Building Change Management Into the PM Workstream
Change management on SaaS implementations should be a defined workstream within project management, not a separate programme that runs alongside the technical project or a phase bolted on at the end.
Sprint One
Identify business champions in each affected functional area. Document current-state workflows for the top five processes in each area. Establish the baseline metrics that will be used to measure adoption post-go-live. Brief sponsors on their role in visible change leadership.
Mid-Project Sprints
Business champions participate in sprint reviews and provide feedback on delivered functionality from a user perspective, not a technical one. Process redesign workshops run for each area as relevant features are built and confirmed. Early training begins in a sandbox environment, not for the whole user base, but for business champions and power users who will support others at go-live.
Pre-Go-Live
Role-specific training on actual business workflows, not system features. Business champions running training sessions in their own areas, supported by the PM team. Go-live readiness assessed against adoption readiness criteria, not just technical readiness.
Post-Go-Live
Adoption metrics reported weekly for at least the first eight weeks. Business champions actively supported and visible. Identified workflow problems addressed quickly. Nothing erodes adoption momentum faster than a known problem that isn’t being fixed.

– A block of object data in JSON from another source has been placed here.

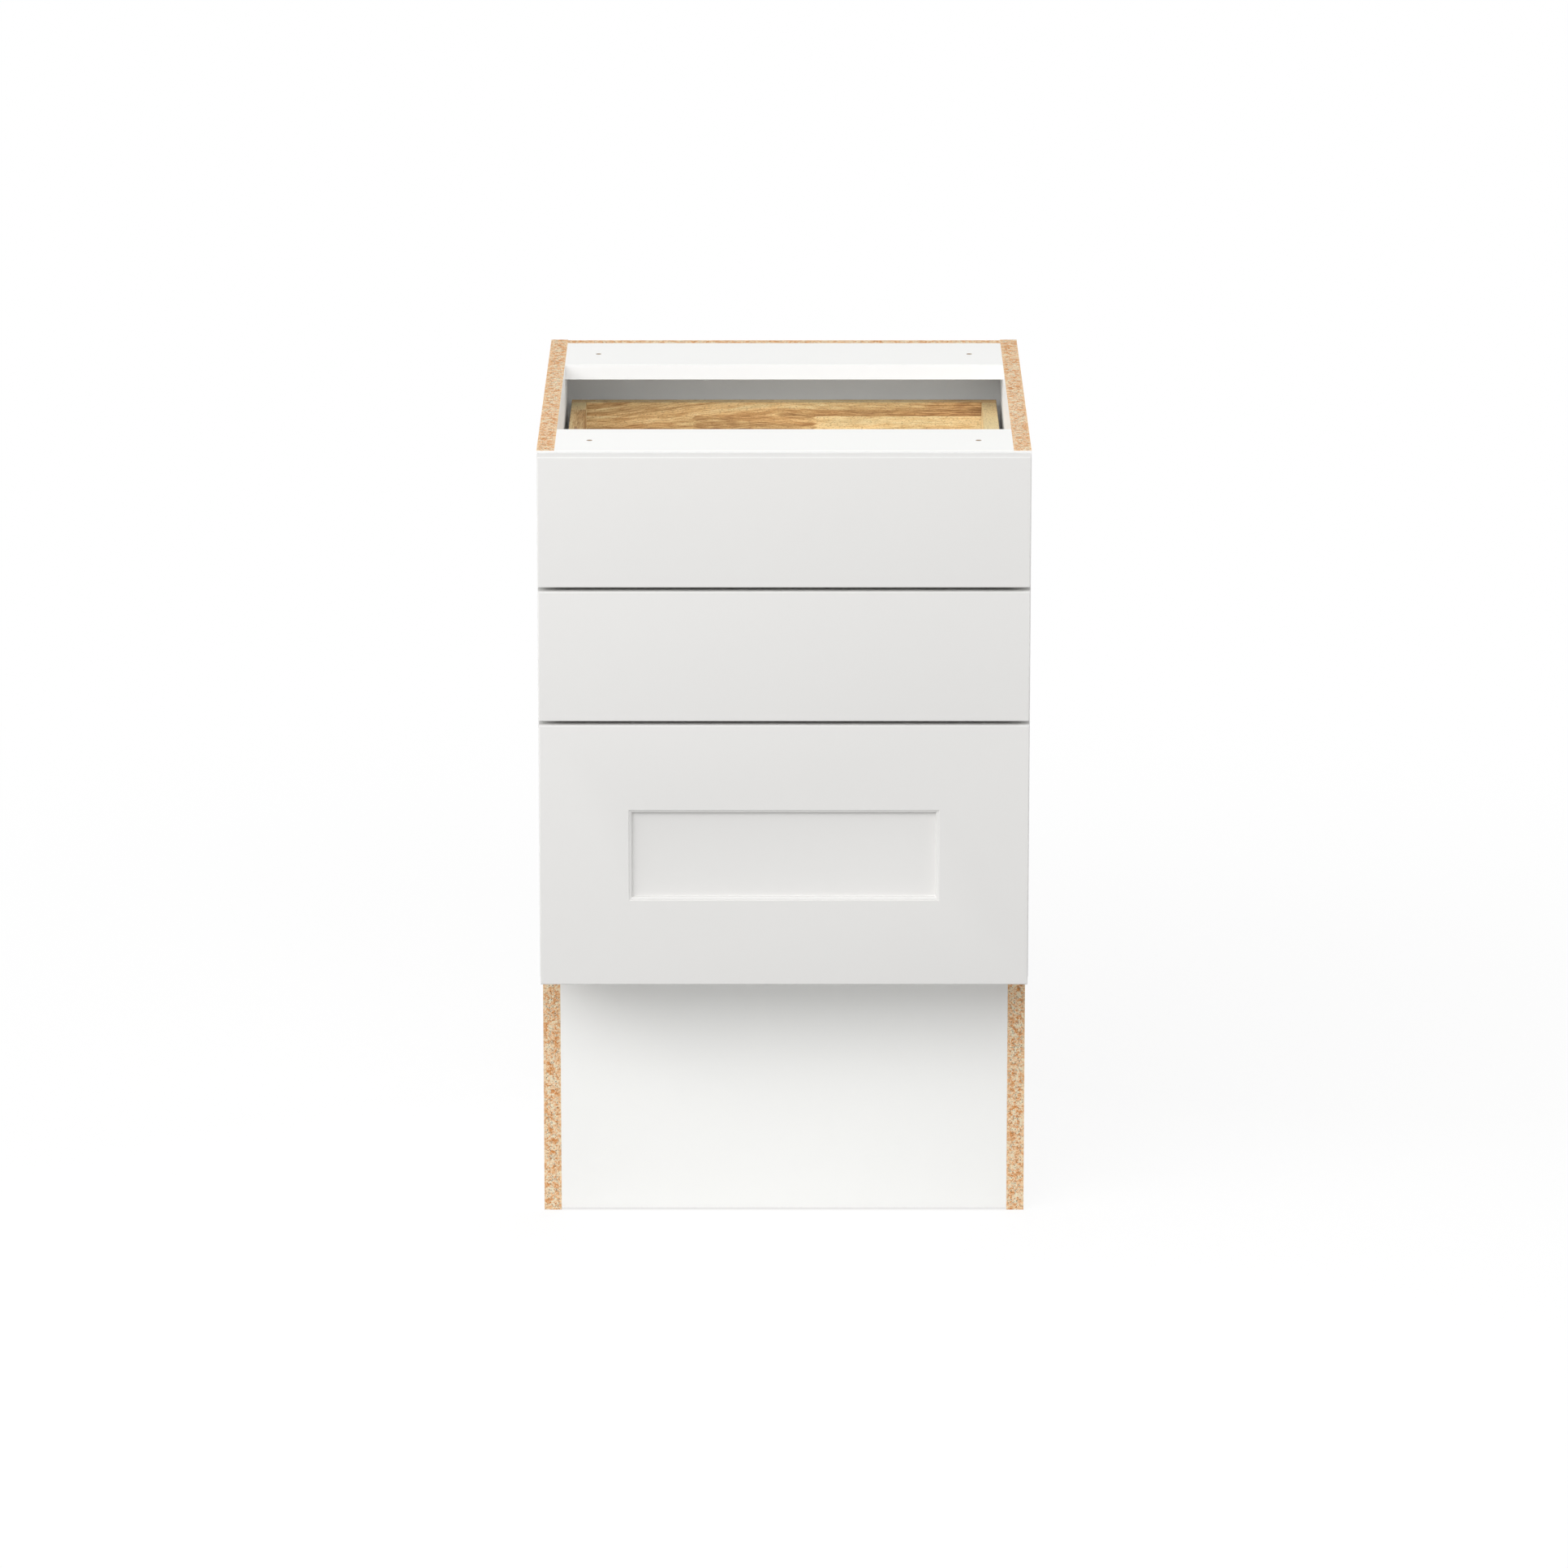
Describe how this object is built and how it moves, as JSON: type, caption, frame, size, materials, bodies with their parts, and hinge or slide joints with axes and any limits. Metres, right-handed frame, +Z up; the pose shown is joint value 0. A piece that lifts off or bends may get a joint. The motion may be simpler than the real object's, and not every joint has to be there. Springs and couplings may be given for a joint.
{
  "type": "base cabinet with drawers",
  "caption": "Frameless kitchen base cabinet with shallow slab drawers over a deep drawer with a sunk panel, flat top rails and a tall recessed toe space.",
  "frame": {"origin": "on the floor, at the middle of the footprint of the carcass and its closed fronts", "axes": "+Z up, +X to the right of someone facing the fronts, -Y the way the drawers open"},
  "size_m": [0.5, 0.601, 0.83],
  "materials": {
    "melamine_board": "white melamine faces on chipboard, bare chipboard at the cut edges",
    "edge_band": "smooth white edge banding",
    "painted_front": "satin warm light grey paint on fibreboard",
    "hardwood": "clear satin lacquer on staved golden-brown hardwood",
    "base_plywood": "lacquered plywood",
    "galvanised_steel": "zinc-plated sheet",
    "screw_steel": "bright zinc",
    "dowel_wood": "bare beech",
    "clip_plastic": "grey moulded plastic",
    "clear_silicone": "clear soft silicone"
  },
  "bodies": {
    "carcass": {"left_side_panel": "melamine_board", "right_side_panel": "melamine_board", "bottom_panel": "melamine_board", "back_panel": "melamine_board", "front_top_rail": "melamine_board", "rear_top_rail": "melamine_board", "toe_board": "melamine_board", "left_side_edge_band": "edge_band", "right_side_edge_band": "edge_band", "bottom_panel_edge_band": "edge_band", "front_rail_edge_band": "edge_band", "rear_rail_edge_band": "edge_band", "carcass_dowels": "dowel_wood", "carcass_screws": "screw_steel", "slide_screws": "screw_steel", "front_bumpers": "clear_silicone", "upper_left_cabinet_rail": "galvanised_steel", "upper_right_cabinet_rail": "galvanised_steel", "middle_left_cabinet_rail": "galvanised_steel", "middle_right_cabinet_rail": "galvanised_steel", "lower_left_cabinet_rail": "galvanised_steel", "lower_right_cabinet_rail": "galvanised_steel"},
    "upper_runners": {"upper_left_runner": "galvanised_steel", "upper_right_runner": "galvanised_steel"},
    "upper_drawer": {"upper_drawer_front": "painted_front", "upper_box_front": "hardwood", "upper_box_back": "hardwood", "upper_box_left_side": "hardwood", "upper_box_right_side": "hardwood", "upper_box_bottom": "base_plywood", "upper_front_screws": "screw_steel", "upper_locking_clips": "clip_plastic", "upper_left_drawer_rail": "galvanised_steel", "upper_right_drawer_rail": "galvanised_steel"},
    "middle_runners": {"middle_left_runner": "galvanised_steel", "middle_right_runner": "galvanised_steel"},
    "middle_drawer": {"middle_drawer_front": "painted_front", "middle_box_front": "hardwood", "middle_box_back": "hardwood", "middle_box_left_side": "hardwood", "middle_box_right_side": "hardwood", "middle_box_bottom": "base_plywood", "middle_front_screws": "screw_steel", "middle_locking_clips": "clip_plastic", "middle_left_drawer_rail": "galvanised_steel", "middle_right_drawer_rail": "galvanised_steel"},
    "lower_runners": {"lower_left_runner": "galvanised_steel", "lower_right_runner": "galvanised_steel"},
    "lower_drawer": {"lower_drawer_front": "painted_front", "lower_box_front": "hardwood", "lower_box_back": "hardwood", "lower_box_left_side": "hardwood", "lower_box_right_side": "hardwood", "lower_box_bottom": "base_plywood", "lower_front_screws": "screw_steel", "lower_locking_clips": "clip_plastic", "lower_left_drawer_rail": "galvanised_steel", "lower_right_drawer_rail": "galvanised_steel"}
  },
  "joints": [
    {"name": "upper_drawer_slide", "type": "slide", "parent": "carcass", "child": "upper_drawer", "axis": [0, -1, 0], "range_m": [0, 0.5]},
    {"name": "upper_runner_slide", "type": "slide", "parent": "carcass", "child": "upper_runners", "axis": [0, -1, 0], "range_m": [0, 0.25]},
    {"name": "middle_drawer_slide", "type": "slide", "parent": "carcass", "child": "middle_drawer", "axis": [0, -1, 0], "range_m": [0, 0.5]},
    {"name": "middle_runner_slide", "type": "slide", "parent": "carcass", "child": "middle_runners", "axis": [0, -1, 0], "range_m": [0, 0.25]},
    {"name": "lower_drawer_slide", "type": "slide", "parent": "carcass", "child": "lower_drawer", "axis": [0, -1, 0], "range_m": [0, 0.5]},
    {"name": "lower_runner_slide", "type": "slide", "parent": "carcass", "child": "lower_runners", "axis": [0, -1, 0], "range_m": [0, 0.25]}
  ],
  "couplings": [
    {"joint": "upper_runner_slide", "follows": "upper_drawer_slide", "ratio": 0.5},
    {"joint": "middle_runner_slide", "follows": "middle_drawer_slide", "ratio": 0.5},
    {"joint": "lower_runner_slide", "follows": "lower_drawer_slide", "ratio": 0.5}
  ]
}
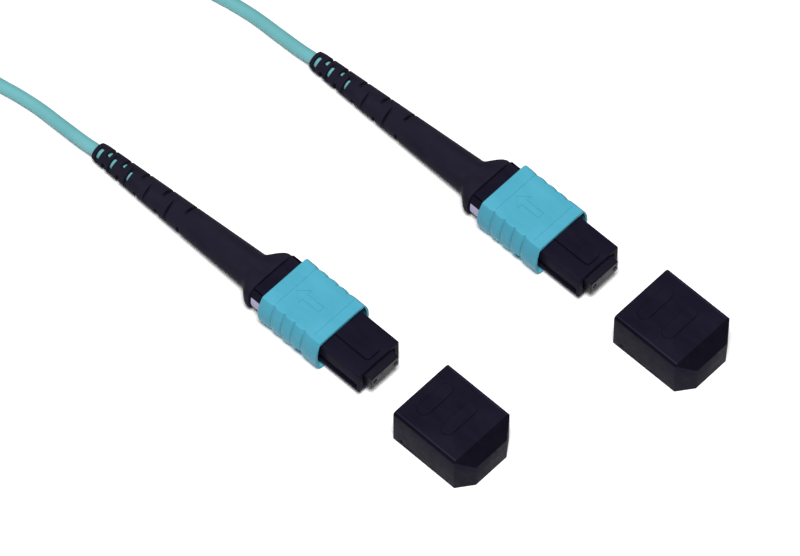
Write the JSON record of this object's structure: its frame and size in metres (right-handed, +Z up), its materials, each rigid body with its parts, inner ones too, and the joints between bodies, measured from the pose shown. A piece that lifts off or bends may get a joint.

The Uncomfortable Truth About Technical Success
Implementation teams are typically structured and incentivised around technical delivery. Go-live is the milestone. The project is declared done when the system is live. What happens after go-live, whether people use it, whether the business case materialises, is someone else’s problem.
Where This Leads
This structure produces technically successful implementations that fail commercially. The system works. The ROI doesn’t arrive. The board asks why the $800,000 implementation didn’t deliver the efficiency gains in the business case.
The answer is always some version of the adoption problem. And the adoption problem is always preventable, if change management is built into the project from sprint one, if adoption is measured rather than assumed, and if the implementation team is accountable for the outcome, not just the go-live.
A SaaS implementation that goes live on time, on budget, and with 40% adoption has not succeeded. The measure of a successful implementation is what happens six months later.